[Work to do]:
Reproduce exactly the lines below from the one containing "clamp_lever();" through the one containing "obj.matrix_world = world", including both, and nothing else.

^^^^^^^^

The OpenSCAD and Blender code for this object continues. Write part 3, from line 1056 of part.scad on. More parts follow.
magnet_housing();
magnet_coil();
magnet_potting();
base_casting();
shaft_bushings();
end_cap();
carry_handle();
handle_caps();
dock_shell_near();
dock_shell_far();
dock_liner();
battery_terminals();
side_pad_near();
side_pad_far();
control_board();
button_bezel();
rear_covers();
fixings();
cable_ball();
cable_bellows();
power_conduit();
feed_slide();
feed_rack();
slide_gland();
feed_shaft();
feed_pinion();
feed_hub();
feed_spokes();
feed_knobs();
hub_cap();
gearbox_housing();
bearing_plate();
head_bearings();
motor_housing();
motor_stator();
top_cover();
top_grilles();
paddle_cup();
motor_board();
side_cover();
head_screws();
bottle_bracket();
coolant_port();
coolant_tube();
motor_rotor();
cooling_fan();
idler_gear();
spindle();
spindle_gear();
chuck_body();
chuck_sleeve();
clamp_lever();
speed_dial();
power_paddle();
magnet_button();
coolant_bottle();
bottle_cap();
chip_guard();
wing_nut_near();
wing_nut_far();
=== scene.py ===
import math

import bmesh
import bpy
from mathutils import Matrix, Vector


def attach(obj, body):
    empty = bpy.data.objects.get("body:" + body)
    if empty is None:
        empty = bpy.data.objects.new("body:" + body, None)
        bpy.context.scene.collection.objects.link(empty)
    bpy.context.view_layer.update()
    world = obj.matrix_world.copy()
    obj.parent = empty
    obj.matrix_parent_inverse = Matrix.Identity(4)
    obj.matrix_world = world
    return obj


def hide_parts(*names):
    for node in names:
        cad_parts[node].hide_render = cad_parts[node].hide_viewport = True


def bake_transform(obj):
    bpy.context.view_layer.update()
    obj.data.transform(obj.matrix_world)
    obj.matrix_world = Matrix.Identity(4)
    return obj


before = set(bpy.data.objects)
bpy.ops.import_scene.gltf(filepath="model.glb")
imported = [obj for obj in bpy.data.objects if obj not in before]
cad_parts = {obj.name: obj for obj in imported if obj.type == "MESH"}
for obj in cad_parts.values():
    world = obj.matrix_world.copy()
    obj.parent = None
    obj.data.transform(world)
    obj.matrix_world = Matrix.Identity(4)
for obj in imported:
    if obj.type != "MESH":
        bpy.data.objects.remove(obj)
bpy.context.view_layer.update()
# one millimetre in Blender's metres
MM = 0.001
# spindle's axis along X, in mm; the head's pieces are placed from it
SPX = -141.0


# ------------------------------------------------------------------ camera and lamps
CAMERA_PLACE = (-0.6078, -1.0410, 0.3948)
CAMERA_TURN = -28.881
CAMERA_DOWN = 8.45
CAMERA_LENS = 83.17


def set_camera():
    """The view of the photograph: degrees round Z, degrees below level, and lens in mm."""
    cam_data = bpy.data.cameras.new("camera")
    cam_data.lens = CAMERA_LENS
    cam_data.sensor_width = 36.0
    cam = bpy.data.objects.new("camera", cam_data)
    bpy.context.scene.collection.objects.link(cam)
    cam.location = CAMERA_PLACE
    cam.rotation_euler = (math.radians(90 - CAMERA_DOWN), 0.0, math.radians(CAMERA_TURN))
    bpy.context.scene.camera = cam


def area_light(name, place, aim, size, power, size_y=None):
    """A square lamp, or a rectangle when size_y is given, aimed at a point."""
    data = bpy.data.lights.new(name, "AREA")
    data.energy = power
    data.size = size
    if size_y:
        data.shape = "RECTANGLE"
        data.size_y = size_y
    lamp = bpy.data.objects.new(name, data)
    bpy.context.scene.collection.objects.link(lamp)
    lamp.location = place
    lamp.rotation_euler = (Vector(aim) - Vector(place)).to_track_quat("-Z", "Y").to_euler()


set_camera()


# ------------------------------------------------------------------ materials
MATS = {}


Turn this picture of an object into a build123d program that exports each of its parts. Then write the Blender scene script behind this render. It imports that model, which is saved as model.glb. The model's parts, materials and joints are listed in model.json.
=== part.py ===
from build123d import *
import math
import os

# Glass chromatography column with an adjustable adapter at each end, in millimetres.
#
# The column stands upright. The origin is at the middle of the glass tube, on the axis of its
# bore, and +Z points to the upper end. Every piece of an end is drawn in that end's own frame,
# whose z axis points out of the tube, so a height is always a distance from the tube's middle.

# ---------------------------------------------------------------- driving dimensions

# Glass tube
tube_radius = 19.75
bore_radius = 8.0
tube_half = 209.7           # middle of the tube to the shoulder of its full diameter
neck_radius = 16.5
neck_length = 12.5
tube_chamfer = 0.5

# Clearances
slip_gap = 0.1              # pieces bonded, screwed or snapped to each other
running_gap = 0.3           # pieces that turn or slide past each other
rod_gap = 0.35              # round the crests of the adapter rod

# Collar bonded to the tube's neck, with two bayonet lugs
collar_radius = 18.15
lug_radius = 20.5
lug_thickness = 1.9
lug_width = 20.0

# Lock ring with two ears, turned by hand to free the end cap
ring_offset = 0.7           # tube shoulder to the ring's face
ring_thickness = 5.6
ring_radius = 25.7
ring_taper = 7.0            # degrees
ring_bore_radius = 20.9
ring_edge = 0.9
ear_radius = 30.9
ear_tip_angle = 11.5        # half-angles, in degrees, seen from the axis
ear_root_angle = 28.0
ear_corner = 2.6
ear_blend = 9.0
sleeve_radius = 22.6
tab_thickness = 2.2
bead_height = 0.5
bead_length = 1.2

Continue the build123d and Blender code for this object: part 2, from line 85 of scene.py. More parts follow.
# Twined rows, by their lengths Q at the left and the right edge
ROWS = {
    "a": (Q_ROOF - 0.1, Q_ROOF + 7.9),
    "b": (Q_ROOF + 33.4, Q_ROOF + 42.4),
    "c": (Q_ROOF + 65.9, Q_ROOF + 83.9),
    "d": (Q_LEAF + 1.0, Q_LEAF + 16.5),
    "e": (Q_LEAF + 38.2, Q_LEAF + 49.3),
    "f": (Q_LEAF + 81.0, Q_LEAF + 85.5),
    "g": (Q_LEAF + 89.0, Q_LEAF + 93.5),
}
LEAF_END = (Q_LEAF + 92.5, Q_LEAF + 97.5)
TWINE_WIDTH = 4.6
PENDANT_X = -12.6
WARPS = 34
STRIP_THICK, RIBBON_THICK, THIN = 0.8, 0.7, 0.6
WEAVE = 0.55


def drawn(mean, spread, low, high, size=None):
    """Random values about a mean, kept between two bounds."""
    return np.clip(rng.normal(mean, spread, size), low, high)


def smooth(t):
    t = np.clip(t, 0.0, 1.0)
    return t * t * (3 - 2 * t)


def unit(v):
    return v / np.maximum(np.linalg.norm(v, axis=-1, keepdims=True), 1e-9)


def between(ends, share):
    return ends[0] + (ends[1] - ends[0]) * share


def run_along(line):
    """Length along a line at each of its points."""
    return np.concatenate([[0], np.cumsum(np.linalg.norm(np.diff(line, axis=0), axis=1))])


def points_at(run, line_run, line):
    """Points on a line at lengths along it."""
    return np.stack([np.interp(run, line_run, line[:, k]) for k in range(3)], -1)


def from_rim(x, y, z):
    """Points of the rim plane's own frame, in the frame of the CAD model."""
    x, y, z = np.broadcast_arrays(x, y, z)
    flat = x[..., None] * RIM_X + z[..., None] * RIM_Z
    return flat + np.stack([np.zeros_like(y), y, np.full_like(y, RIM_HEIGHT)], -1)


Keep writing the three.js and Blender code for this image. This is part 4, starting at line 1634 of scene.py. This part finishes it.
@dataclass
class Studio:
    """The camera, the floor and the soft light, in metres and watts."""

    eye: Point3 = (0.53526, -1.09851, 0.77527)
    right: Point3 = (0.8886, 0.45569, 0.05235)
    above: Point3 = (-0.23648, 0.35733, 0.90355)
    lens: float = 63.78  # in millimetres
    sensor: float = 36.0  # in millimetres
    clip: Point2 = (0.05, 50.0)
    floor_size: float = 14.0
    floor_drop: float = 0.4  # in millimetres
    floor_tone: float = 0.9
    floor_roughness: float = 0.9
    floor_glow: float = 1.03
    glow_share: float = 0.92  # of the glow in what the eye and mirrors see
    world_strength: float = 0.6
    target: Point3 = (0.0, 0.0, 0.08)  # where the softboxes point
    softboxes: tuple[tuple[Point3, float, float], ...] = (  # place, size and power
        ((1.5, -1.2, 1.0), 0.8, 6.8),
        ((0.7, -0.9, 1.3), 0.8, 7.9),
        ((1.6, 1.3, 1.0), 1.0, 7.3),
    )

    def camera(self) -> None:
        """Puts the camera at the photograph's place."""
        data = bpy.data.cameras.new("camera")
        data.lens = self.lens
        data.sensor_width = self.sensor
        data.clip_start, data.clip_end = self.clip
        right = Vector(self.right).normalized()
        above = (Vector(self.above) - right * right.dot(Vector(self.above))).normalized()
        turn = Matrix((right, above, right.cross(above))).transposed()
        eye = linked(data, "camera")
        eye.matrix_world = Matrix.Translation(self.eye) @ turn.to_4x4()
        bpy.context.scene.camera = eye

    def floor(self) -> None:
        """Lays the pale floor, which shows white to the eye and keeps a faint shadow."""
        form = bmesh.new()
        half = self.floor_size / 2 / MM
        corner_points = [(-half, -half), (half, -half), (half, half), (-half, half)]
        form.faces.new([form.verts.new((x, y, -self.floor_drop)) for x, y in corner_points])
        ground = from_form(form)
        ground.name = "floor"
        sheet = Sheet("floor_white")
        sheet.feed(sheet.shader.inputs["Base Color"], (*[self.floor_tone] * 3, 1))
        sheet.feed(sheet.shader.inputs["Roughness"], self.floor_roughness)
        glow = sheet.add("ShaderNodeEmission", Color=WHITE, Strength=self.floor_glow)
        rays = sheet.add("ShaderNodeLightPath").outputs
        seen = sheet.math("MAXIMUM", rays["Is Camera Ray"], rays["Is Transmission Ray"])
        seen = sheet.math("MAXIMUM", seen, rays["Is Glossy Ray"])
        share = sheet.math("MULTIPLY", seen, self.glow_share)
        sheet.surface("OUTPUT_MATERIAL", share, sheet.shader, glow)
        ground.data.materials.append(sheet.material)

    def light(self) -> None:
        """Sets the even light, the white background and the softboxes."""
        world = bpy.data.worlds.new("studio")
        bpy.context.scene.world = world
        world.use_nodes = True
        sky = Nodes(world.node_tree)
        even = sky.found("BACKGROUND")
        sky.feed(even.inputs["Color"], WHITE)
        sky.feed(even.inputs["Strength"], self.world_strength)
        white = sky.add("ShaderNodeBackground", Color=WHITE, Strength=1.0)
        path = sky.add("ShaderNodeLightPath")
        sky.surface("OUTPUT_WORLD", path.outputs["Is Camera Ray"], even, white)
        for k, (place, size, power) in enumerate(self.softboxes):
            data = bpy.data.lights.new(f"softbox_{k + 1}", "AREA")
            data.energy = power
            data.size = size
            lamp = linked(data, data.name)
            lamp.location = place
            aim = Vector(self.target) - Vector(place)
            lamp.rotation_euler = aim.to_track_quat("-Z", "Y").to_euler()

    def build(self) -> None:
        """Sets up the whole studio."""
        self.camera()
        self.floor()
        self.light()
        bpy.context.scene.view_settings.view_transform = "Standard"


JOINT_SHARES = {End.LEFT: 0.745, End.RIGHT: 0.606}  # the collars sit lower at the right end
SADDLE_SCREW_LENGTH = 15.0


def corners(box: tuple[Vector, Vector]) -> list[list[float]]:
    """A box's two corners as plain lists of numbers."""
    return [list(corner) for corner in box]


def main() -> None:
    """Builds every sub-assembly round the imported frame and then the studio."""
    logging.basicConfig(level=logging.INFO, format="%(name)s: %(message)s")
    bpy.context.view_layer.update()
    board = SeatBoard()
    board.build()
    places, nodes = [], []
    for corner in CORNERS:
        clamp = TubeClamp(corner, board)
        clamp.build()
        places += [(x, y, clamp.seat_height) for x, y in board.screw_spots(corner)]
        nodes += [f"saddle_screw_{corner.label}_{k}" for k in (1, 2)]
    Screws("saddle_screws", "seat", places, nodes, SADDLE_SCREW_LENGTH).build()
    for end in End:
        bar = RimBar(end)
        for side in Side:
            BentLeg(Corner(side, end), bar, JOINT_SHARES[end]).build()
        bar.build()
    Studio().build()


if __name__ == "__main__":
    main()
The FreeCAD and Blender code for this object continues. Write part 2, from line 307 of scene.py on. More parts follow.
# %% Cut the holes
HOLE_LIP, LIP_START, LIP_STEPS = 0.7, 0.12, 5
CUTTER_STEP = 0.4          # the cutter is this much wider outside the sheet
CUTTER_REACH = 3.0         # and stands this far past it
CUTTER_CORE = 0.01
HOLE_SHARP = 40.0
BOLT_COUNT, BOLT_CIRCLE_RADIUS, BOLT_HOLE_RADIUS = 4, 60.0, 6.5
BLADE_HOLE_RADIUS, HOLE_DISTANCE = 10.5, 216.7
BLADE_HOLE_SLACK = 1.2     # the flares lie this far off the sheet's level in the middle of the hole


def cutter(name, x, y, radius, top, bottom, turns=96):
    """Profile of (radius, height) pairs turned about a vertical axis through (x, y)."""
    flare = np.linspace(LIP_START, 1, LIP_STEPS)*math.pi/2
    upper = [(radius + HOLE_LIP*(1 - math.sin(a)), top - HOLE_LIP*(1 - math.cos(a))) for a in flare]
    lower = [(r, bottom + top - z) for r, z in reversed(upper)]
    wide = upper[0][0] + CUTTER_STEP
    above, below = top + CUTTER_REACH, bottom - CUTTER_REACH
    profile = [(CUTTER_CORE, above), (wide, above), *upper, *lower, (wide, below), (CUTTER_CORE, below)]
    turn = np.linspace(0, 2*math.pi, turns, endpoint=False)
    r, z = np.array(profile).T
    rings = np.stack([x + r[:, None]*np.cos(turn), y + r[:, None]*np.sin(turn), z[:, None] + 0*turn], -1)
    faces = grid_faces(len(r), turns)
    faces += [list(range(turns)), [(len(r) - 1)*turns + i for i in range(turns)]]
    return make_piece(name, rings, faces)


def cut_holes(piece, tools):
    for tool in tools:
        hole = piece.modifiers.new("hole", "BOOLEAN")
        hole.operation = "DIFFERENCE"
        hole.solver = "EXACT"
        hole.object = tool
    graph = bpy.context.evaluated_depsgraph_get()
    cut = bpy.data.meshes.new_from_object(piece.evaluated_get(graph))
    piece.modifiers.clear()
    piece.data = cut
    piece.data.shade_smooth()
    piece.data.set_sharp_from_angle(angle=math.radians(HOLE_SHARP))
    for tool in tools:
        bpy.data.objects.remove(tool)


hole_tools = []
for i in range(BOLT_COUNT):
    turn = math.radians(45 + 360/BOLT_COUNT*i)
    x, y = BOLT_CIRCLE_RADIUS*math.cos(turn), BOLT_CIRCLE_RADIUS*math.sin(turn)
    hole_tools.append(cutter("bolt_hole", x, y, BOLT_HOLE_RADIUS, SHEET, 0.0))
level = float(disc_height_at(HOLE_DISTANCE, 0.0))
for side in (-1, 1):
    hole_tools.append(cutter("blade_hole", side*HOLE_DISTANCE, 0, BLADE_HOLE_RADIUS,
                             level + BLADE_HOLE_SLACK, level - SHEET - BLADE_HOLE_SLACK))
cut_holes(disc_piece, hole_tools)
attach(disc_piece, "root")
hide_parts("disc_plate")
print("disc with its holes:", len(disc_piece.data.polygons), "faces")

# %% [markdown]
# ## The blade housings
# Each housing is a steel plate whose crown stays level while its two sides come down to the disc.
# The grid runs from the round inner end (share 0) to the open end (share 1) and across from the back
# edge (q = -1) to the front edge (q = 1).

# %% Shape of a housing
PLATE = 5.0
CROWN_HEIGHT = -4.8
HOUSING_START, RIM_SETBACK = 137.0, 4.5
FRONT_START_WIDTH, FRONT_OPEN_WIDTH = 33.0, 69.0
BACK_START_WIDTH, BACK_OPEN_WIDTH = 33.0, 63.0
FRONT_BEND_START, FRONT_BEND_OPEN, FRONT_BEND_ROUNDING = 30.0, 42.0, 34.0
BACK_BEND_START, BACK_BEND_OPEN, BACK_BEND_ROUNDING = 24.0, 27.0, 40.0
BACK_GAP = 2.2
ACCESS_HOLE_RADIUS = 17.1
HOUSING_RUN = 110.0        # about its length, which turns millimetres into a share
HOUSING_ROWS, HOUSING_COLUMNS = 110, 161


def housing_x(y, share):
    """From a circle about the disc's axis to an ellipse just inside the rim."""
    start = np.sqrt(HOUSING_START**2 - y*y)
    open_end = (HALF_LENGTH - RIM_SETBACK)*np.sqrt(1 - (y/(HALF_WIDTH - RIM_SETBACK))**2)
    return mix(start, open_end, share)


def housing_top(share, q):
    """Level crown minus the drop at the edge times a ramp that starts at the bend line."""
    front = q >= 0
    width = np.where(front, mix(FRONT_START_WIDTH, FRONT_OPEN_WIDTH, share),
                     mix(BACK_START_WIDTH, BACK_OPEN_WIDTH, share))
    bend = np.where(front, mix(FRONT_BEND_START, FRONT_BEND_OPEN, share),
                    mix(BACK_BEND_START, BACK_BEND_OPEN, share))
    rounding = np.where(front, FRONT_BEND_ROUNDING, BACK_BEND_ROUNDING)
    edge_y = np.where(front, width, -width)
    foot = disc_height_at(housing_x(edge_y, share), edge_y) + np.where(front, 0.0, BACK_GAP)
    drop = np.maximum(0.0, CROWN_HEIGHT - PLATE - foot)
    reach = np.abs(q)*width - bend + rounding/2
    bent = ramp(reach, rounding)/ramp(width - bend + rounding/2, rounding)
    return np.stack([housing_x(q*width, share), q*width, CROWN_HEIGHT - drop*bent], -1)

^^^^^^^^

[Final result]:
clamp_lever();
speed_dial();
power_paddle();
magnet_button();
coolant_bottle();
bottle_cap();
chip_guard();
wing_nut_near();
wing_nut_far();
=== scene.py ===
import math

import bmesh
import bpy
from mathutils import Matrix, Vector


def attach(obj, body):
    empty = bpy.data.objects.get("body:" + body)
    if empty is None:
        empty = bpy.data.objects.new("body:" + body, None)
        bpy.context.scene.collection.objects.link(empty)
    bpy.context.view_layer.update()
    world = obj.matrix_world.copy()
    obj.parent = empty
    obj.matrix_parent_inverse = Matrix.Identity(4)
    obj.matrix_world = world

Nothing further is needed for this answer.